The Cayman court may also find it appropriate to direct service by alternative means including service via the transfer of a NFT on the blockchain. For example, where a claimant alleges that persons unknown have stolen NFTs from his crypto asset account, the court may find it appropriate to grant an injunction to be served outside the jurisdiction by alternative means, to restrain the dissipation of the NFTs. In D’Aloia v Binance Holdings & Others  EWHC 1723 (Ch), a case involving a claim for fraudulent misappropriation of cryptocurrency, the English court permitted service by airdrop of documents into the digital wallets in respect of which the claimant had transferred the cryptocurrency, thereby embedding service in the blockchain and making it more likely that the defendants would be put on notice of the proceedings.
Bankers Trust and Norwich Pharmacal Orders may also be available, enabling claimants to trace or identify the persons unknown who control the accounts to which the NFTs have been transferred and to receive information from third parties, including cryptocurrency exchanges and entities located outside or within the Cayman Islands.

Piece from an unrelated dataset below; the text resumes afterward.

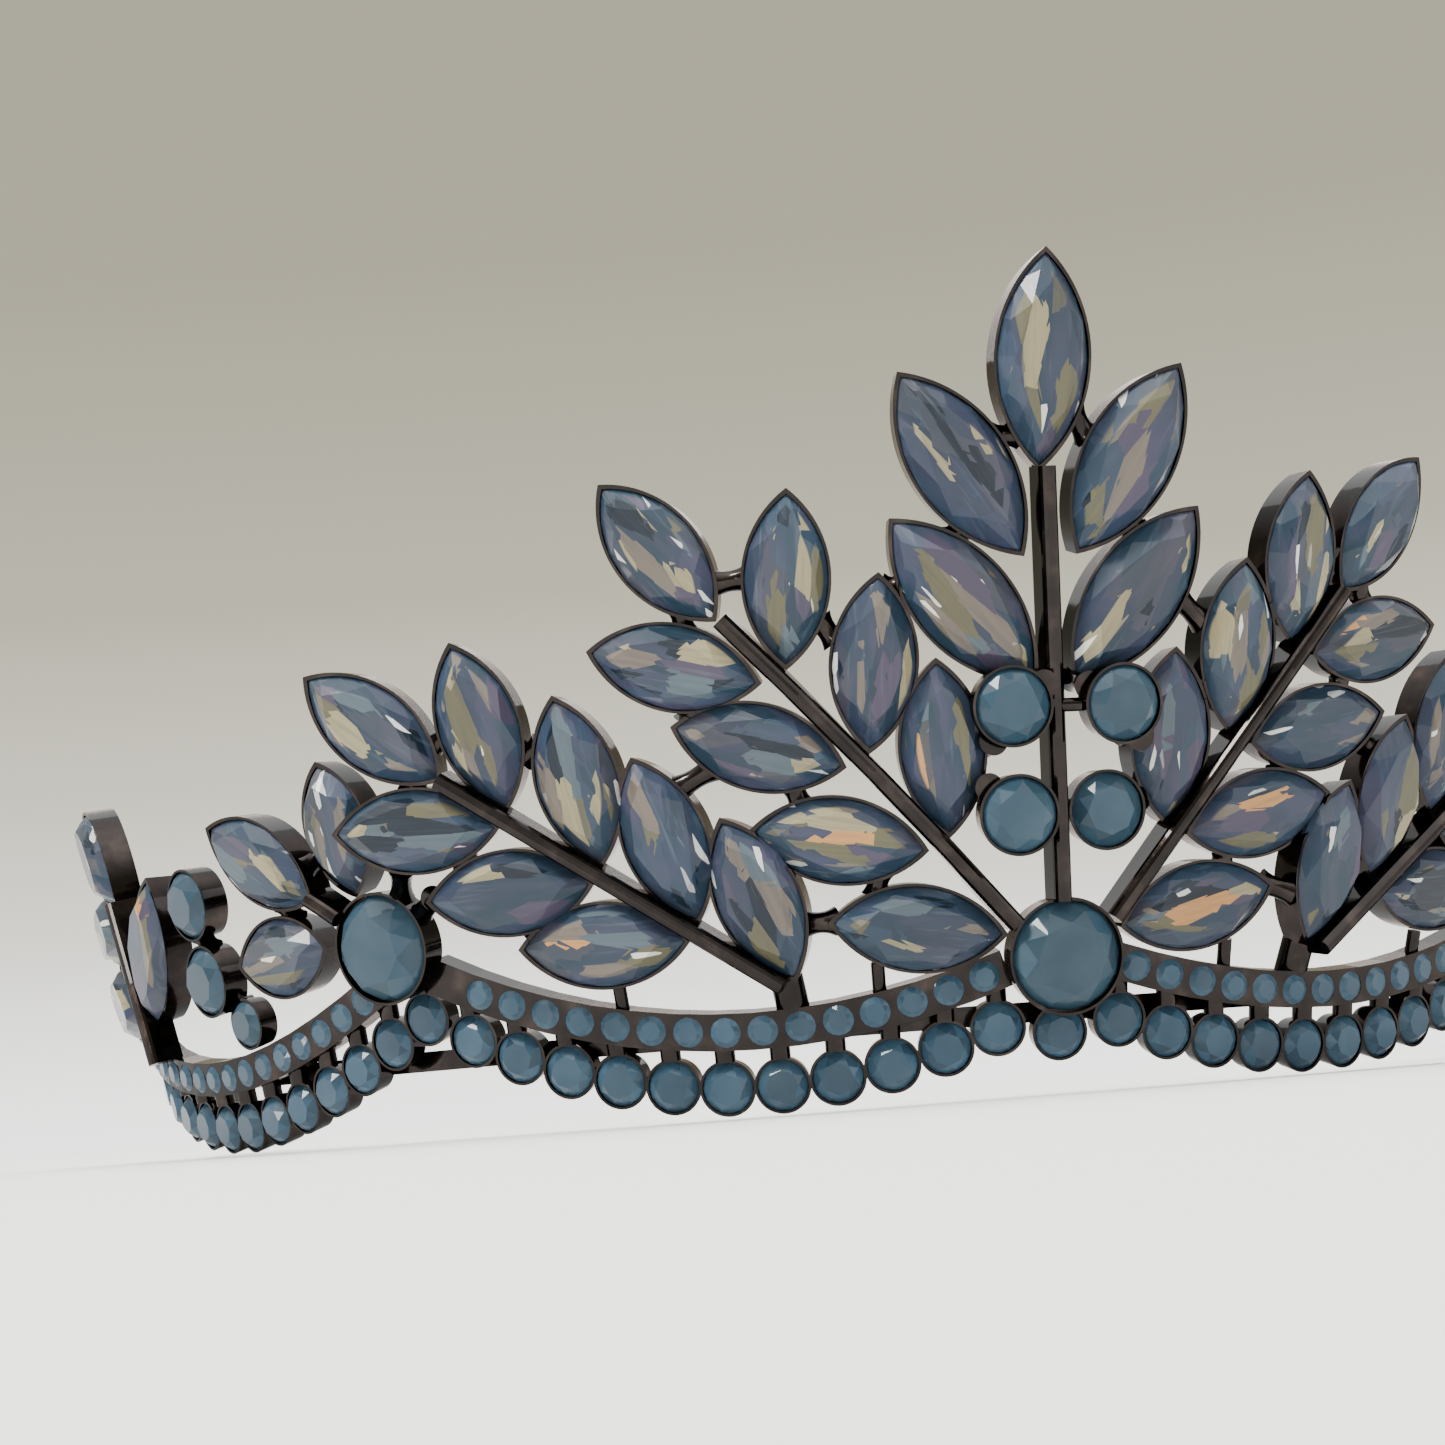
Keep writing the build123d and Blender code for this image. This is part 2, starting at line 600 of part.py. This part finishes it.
links = [(0, 1), (1, 2), (2, 3), (3, 4), (0, 5), (5, 6), (6, 7)]
near = [side_big, *inner["left"][4:], *mirrored_inner[4:]]
clear = inner["left"] + mirrored_inner
save_pair("outer_spray_cups", cups(outer, links, [outer_stem.part, bars["front"]], near, bores=clear))
save_pair("outer_spray_stones", stones_of(outer))
near = [side_big, outer[5]]
save_pair("side_spray_cups", cups(side_leaves, [(0, 1), (0, 2)], [bars["side"]], near, SIDE_STEM))
save_pair("side_spray_stones", stones_of(side_leaves))
save_pair("end_spray_cups", cups(end_leaves, [(0, 2), (2, 3)], [end_stem.part, bars["side"]]))
save_pair("end_spray_stones", stones_of(end_leaves))
save_pair("side_round_cups", cups(side_rounds, [(0, 1), (1, 2)], [bars["side"]]))
save_pair("side_round_stones", stones_of(side_rounds))


# ---- bridges between the motifs ----------------------------------------------------------------------------
for name, side in SIDES:
    big, far = (side_big, outer) if side < 0 else (side_big_right, outer_right)
    leaves, lows, rounds = center_leaves[name], inner[name], center_rounds[name]
    pairs = [(lows[2], leaves[1]), (leaves[1], rounds[0]), (lows[3], rounds[0]), (lows[3], rounds[1]),
             (top_leaf, leaves[0]), (lows[5], far[3]), (lows[7], far[4]), (far[5], big), (far[6], big)]
    with BuildPart() as links:
        for first, second in pairs:
            bridge(first, second)
        for s, top, bottom in LEGS:
            strut(spot(side * s, top, -0.2), spot(side * s, bottom, -0.6), LEG)
        for round_one, (s, middle_out, far_out) in zip(rounds, PEGS):
            strut(spot(0, round_one.h, middle_out), spot(side * s, round_one.h, far_out), LEG)
        for solid in (center_stem.part, inner_stems[name]):
            add(solid, mode=Mode.SUBTRACT)
        add(bars["front"] if side < 0 else mirror(bars["front"], about=Plane.YZ), mode=Mode.SUBTRACT)
        near = [top_leaf, big, *leaves, *lows, *rounds, *far]
        put_kinds(near, "blank", Mode.SUBTRACT)
        put_kinds(near, "bore", Mode.SUBTRACT)
    save(f"bridges_{name}", Compound([solid for solid in links.part.solids() if solid.volume > SLIVER]))
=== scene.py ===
"""Looks for the bridal tiara: faceted opal stones, blackened metal, studio floor, light and camera."""
import random
from math import cos, radians, sin, sqrt, tau

import bmesh
import bpy
import numpy as np
from mathutils import Matrix, Vector

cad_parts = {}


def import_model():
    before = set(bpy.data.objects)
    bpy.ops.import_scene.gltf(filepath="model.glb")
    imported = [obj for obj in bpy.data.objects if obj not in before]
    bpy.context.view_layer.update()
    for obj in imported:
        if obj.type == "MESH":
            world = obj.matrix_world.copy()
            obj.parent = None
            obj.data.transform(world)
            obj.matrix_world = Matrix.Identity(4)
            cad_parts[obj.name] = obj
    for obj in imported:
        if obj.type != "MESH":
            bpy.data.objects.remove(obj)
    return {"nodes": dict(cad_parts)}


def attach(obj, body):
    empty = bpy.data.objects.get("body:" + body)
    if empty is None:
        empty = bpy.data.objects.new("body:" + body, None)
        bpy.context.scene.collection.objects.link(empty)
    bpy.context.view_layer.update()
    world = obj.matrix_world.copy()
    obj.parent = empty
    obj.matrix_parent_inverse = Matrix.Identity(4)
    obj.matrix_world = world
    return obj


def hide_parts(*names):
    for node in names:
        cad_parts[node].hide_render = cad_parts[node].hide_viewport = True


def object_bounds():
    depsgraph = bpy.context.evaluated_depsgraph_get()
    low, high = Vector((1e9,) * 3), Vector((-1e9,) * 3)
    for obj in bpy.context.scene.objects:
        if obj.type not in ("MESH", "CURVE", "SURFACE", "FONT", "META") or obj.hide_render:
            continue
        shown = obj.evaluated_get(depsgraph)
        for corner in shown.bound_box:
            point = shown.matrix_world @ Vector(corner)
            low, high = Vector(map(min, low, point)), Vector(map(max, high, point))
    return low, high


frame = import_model()
cad_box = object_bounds()
nodes = frame["nodes"]


# ---- shader helpers ---------------------------------------------------------------------------------
def set_stops(color_ramp, stops):
    """Give a colour ramp its (place, colour) stops."""
    elements = color_ramp.elements
    while len(elements) < len(stops):
        elements.new(0.5)
    for element, (place, color) in zip(elements, stops):
        element.position = place
        element.color = (*color, 1)


class Shader:
    """A node material in the making."""

    def __init__(self, name):
        self.material = bpy.data.materials.new(name)
        self.material.use_nodes = True
        self.tree = self.material.node_tree
        self.surface = self.tree.nodes["Principled BSDF"]

    def node(self, kind, **values):
        """A new node; each value goes to the setting or else the socket of that name."""
        made = self.tree.nodes.new(kind)
        for key, value in values.items():
            if hasattr(made, key):
                setattr(made, key, value)
            else:
                made.inputs[key.replace("_", " ")].default_value = value
        return made

    def link(self, source, target):
        self.tree.links.new(source, target)

    def feed(self, value, socket):
        """Link an output to a socket, or set the socket to a constant."""
        if isinstance(value, bpy.types.NodeSocket):
            self.link(value, socket)
        elif hasattr(value, "__len__") and len(socket.default_value) > len(value):
            socket.default_value = (*value, 1)
        else:
            socket.default_value = value

    def set(self, **values):
        """Constants on the surface's sockets."""
        for key, value in values.items():
            self.surface.inputs[key.replace("_", " ")].default_value = value

    def coordinates(self):
        return self.node("ShaderNodeTexCoord").outputs["Object"]

    def attribute(self, name):
        return self.node("ShaderNodeAttribute", attribute_name=name).outputs["Vector"]

    def noise(self, scale, detail, space=None):
        made = self.node("ShaderNodeTexNoise", Scale=scale, Detail=detail)
        self.link(space or self.coordinates(), made.inputs["Vector"])
        return made.outputs["Fac"]

    def cells(self, space):
        """Random colours of straight-edged cells."""
        made = self.node("ShaderNodeTexVoronoi", Scale=1.0)
        self.link(space, made.inputs["Vector"])
        return made.outputs["Color"]

    def span(self, value, low, high, start=0.0, stop=1.0):
        """Map start..stop of a value to low..high."""
        made = self.node("ShaderNodeMapRange", From_Min=start, From_Max=stop, To_Min=low, To_Max=high)
        self.link(value, made.inputs["Value"])
        return made.outputs["Result"]

    def ramp(self, value, stops, interpolation="LINEAR"):
        made = self.node("ShaderNodeValToRGB")
        set_stops(made.color_ramp, stops)
        made.color_ramp.interpolation = interpolation
        self.link(value, made.inputs["Fac"])
        return made.outputs["Color"]

    def bump(self, height, strength, distance):
        made = self.node("ShaderNodeBump", Strength=strength, Distance=distance)
        self.link(height, made.inputs["Height"])
        return made.outputs["Normal"]

    def vector(self, operation, first, second):
        made = self.node("ShaderNodeVectorMath", operation=operation)
        self.feed(first, made.inputs[0])
        self.feed(second, made.inputs[1])
        return made.outputs[0]

    def math(self, operation, first, second=0.0):
        made = self.node("ShaderNodeMath", operation=operation)
        self.feed(first, made.inputs[0])
        self.feed(second, made.inputs[1])
        return made.outputs[0]

    def apart(self, value):
        made = self.node("ShaderNodeSeparateXYZ")
        self.link(value, made.inputs[0])
        return made.outputs[0], made.outputs[1], made.outputs[2]

    def mix(self, share, first, second, blend="MIX"):
        made = self.node("ShaderNodeMix", data_type="RGBA", blend_type=blend)
        for index, value in ((0, share), (6, first), (7, second)):      # factor and the two colours
            self.feed(value, made.inputs[index])
        return made.outputs[2]

    def glass(self, color):
        """Opal under a clear face: each facet has its own painted light, a brighter or darker share of
        the colour in place of the light it sends back, and inner slant, stored on the mesh.
        """
        lit_color = self.mix(1.0, color, self.attribute("facet_tint"), "MULTIPLY")
        self.link(lit_color, self.surface.inputs["Base Color"])
        self.link(self.attribute("facet_slant"), self.surface.inputs["Normal"])
        self.set(Roughness=0.4, IOR=1.2, Coat_Weight=0.35, Coat_Roughness=0.03, Coat_IOR=1.5)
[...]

The Cayman Islands court is likely to take a pragmatic and adaptable approach to claims involving crypto assets. Victims will have at their disposal an arsenal of powerful tools to gather vital information to facilitate claims against wrongdoers relating to crypto asset fraud schemes and other offenses including rug-pulls, Ponzi schemes and crypto hacks. The Cayman Islands court regularly hears complex and multijurisdictional disputes and will be adaptable to the needs of litigants of crypto asset related fraud, including assisting foreign crypto asset recovery efforts.

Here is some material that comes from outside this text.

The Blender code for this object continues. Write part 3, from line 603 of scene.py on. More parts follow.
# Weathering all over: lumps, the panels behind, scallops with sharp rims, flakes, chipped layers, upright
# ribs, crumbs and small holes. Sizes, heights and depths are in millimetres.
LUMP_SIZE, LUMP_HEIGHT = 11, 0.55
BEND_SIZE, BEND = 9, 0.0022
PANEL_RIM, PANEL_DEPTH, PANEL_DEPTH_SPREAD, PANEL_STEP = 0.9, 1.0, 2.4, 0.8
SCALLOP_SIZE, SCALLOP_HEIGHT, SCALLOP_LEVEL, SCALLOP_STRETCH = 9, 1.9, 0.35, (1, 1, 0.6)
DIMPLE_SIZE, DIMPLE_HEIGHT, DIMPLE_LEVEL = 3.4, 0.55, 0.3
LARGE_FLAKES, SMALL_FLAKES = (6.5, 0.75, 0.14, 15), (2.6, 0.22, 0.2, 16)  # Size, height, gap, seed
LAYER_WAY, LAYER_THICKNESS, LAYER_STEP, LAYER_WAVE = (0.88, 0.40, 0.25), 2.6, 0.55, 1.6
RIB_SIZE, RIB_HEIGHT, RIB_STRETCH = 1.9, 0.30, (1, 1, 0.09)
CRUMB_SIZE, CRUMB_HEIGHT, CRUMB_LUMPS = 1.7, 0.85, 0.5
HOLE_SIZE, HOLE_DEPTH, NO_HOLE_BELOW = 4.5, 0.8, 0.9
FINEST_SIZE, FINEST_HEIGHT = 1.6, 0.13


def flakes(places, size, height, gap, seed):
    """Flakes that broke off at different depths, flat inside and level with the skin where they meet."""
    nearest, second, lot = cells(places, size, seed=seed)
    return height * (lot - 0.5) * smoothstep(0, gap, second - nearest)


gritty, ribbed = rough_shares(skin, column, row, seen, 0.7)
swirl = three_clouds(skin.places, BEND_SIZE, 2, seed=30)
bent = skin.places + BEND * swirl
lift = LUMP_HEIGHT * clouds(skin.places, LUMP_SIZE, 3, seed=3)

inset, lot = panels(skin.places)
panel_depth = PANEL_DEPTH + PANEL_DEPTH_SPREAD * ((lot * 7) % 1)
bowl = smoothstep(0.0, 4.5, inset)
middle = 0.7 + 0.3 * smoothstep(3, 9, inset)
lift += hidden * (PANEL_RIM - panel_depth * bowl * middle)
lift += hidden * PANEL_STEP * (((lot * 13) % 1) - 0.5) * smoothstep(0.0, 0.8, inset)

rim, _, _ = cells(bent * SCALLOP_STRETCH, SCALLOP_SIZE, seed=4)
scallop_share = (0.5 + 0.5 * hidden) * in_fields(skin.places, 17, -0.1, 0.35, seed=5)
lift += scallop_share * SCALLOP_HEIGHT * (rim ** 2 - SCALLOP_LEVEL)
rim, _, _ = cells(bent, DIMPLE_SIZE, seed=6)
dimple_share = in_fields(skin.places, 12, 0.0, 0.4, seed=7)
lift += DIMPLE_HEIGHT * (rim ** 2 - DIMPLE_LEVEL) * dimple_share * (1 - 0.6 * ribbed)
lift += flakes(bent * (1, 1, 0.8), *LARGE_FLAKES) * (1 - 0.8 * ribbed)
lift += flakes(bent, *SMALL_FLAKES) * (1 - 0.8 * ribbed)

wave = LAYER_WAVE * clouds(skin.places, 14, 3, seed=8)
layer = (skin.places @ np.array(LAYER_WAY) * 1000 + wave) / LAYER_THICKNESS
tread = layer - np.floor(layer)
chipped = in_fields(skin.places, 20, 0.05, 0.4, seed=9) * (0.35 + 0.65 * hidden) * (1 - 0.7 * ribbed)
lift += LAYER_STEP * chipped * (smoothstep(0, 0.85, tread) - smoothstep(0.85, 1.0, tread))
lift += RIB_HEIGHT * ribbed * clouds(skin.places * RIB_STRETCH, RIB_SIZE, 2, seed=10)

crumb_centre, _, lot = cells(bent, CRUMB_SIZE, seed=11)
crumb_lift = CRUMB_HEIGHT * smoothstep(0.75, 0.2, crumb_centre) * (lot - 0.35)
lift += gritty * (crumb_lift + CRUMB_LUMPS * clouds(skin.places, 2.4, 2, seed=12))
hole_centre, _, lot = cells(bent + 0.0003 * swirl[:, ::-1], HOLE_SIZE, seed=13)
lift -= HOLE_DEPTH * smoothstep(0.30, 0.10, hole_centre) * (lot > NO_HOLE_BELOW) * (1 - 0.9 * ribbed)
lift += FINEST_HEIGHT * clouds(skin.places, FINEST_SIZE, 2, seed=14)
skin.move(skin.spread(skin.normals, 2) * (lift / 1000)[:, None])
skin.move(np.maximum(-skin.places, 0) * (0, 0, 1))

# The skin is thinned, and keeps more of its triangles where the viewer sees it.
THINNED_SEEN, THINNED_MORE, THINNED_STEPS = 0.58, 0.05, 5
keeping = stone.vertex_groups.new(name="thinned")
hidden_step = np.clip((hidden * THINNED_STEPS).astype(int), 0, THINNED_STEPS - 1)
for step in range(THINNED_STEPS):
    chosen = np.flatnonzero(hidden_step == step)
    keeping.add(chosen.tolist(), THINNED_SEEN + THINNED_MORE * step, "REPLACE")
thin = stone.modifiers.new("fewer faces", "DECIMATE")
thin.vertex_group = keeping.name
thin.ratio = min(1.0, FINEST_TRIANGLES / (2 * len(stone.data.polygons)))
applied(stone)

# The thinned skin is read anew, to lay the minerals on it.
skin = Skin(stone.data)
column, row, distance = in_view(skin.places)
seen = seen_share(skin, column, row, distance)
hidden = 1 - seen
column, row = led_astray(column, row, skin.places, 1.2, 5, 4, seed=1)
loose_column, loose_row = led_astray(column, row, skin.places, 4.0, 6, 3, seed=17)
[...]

 American blockchain analysis firm, Chainalysis, reported that as of 12 October 2022, the year 2022 was likely to be a record year for crypto hacks with the total value hacked exceeding US$3 billion.
 Virtual Asset (Service Providers) Act (2022 Revision).
In The Matter of Bridge Global Absolute Return Fund (SPC) (FSD 51 of 2022 (IKJ)) (Unreported, 10 May 2022), the Cayman court demonstrated its pragmatic approach to procedural issues such as substituted service and service out of the jurisdiction. In granting an order for substituted service by email, the Cayman court reiterated the findings of Mangatal J in Bush v. Baines that “The purpose of service of proceedings is to bring the proceedings to the notice of the defendant. It is not about playing technical games…”
 In Mr Dollar Bill Limited v Persons Unknown  EWHC 2718 the English court granted Bankers Trust and Norwich Pharmacal orders requiring cryptocurrency exchanges located outside of England and Wales to assist in determining what happened to the claimant’s Bitcoin.